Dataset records
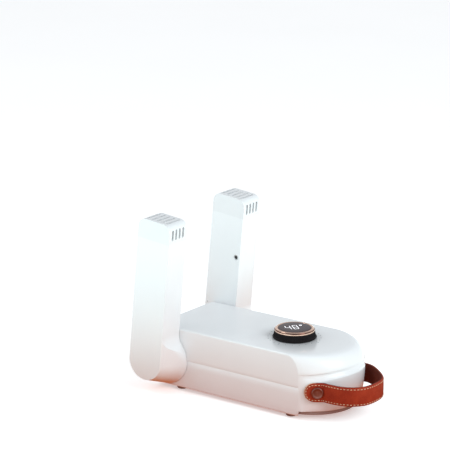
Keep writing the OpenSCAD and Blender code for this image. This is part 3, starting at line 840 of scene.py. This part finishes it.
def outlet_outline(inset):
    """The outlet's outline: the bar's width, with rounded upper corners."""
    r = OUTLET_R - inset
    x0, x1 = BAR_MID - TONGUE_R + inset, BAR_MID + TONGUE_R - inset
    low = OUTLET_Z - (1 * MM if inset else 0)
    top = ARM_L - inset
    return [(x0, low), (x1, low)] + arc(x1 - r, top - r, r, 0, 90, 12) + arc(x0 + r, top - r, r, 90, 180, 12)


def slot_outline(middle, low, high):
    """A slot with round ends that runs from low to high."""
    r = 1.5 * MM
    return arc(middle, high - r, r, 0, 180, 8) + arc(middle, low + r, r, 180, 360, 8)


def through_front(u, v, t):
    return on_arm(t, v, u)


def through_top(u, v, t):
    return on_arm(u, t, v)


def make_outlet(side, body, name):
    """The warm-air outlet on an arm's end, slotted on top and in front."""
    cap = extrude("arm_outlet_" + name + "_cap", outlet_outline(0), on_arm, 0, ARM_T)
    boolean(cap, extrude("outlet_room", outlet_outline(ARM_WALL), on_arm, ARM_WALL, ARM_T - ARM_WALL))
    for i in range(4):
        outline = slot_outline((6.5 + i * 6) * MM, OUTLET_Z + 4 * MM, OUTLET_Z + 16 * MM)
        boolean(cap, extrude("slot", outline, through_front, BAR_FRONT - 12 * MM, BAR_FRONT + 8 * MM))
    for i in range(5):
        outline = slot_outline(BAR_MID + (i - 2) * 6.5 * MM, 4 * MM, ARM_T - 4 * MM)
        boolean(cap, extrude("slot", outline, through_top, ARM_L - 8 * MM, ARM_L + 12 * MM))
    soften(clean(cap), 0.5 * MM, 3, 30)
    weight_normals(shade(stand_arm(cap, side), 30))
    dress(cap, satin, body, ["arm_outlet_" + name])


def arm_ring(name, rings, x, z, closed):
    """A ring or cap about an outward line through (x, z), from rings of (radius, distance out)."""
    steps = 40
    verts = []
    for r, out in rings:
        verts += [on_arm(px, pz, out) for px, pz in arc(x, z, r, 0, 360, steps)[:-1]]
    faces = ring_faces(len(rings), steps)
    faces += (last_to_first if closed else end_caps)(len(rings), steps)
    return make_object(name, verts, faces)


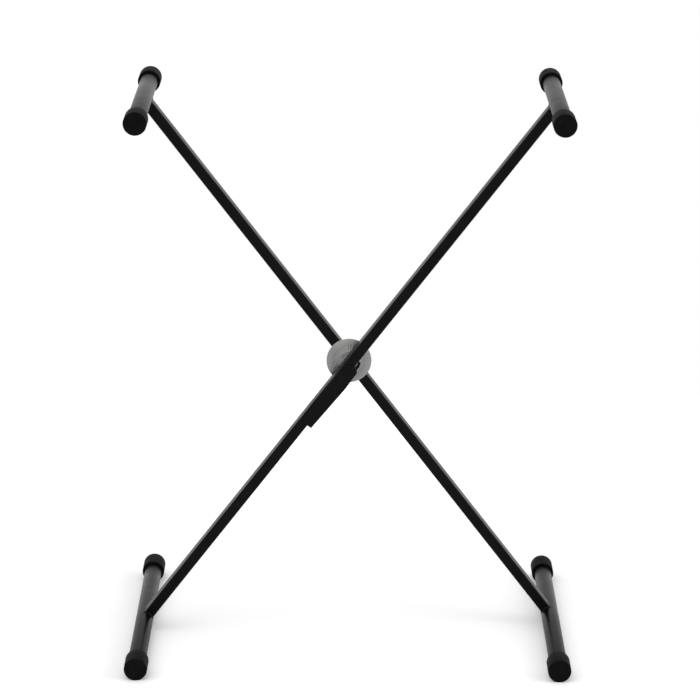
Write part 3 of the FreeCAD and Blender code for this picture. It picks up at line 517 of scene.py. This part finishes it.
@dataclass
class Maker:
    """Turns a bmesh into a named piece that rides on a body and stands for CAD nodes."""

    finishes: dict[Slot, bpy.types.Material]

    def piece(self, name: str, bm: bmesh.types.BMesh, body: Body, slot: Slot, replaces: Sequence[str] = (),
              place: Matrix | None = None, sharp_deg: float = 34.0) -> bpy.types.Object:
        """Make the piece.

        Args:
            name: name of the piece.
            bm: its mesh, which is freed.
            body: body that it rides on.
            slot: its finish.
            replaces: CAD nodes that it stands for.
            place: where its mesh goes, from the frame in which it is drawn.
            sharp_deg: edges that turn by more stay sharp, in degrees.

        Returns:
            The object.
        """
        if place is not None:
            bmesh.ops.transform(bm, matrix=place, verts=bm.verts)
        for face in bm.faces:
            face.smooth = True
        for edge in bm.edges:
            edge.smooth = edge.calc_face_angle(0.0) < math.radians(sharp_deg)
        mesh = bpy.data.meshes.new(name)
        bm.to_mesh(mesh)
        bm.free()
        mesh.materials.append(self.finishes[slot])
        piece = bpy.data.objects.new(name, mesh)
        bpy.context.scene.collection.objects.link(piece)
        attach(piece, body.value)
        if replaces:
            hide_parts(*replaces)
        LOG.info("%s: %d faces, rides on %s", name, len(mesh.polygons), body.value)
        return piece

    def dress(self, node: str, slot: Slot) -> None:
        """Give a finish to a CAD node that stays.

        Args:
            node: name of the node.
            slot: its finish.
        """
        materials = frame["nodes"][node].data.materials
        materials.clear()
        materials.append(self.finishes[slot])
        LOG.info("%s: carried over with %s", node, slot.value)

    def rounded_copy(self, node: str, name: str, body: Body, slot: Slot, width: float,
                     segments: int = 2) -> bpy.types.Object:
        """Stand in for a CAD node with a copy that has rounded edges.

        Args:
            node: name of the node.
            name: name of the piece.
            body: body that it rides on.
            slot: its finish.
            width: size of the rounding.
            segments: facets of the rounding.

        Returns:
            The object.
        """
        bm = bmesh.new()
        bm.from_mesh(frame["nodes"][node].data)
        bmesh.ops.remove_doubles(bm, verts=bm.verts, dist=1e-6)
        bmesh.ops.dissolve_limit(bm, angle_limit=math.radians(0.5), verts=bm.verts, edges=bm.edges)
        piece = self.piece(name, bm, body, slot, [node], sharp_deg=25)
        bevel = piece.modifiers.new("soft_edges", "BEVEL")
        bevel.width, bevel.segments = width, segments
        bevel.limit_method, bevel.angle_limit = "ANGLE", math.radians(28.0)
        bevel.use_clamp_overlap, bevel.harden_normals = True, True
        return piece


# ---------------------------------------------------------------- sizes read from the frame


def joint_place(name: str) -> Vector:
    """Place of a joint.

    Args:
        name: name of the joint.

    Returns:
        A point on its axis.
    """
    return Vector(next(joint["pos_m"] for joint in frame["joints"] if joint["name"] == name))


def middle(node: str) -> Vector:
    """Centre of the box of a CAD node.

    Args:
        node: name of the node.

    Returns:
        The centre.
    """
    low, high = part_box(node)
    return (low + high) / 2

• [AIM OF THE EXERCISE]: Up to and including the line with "return on_arm(u, t, v)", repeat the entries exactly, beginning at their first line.

• [OUTPUT]:
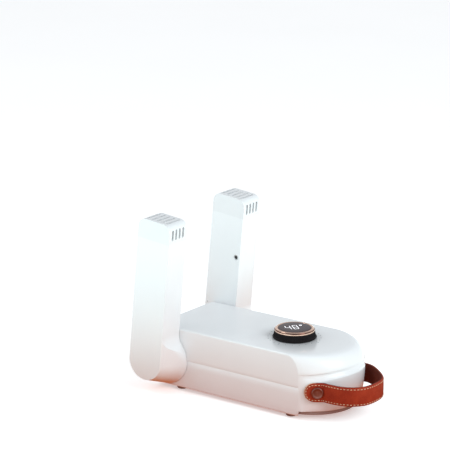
Keep writing the OpenSCAD and Blender code for this image. This is part 3, starting at line 840 of scene.py. This part finishes it.
def outlet_outline(inset):
    """The outlet's outline: the bar's width, with rounded upper corners."""
    r = OUTLET_R - inset
    x0, x1 = BAR_MID - TONGUE_R + inset, BAR_MID + TONGUE_R - inset
    low = OUTLET_Z - (1 * MM if inset else 0)
    top = ARM_L - inset
    return [(x0, low), (x1, low)] + arc(x1 - r, top - r, r, 0, 90, 12) + arc(x0 + r, top - r, r, 90, 180, 12)


def slot_outline(middle, low, high):
    """A slot with round ends that runs from low to high."""
    r = 1.5 * MM
    return arc(middle, high - r, r, 0, 180, 8) + arc(middle, low + r, r, 180, 360, 8)


def through_front(u, v, t):
    return on_arm(t, v, u)


def through_top(u, v, t):
    return on_arm(u, t, v)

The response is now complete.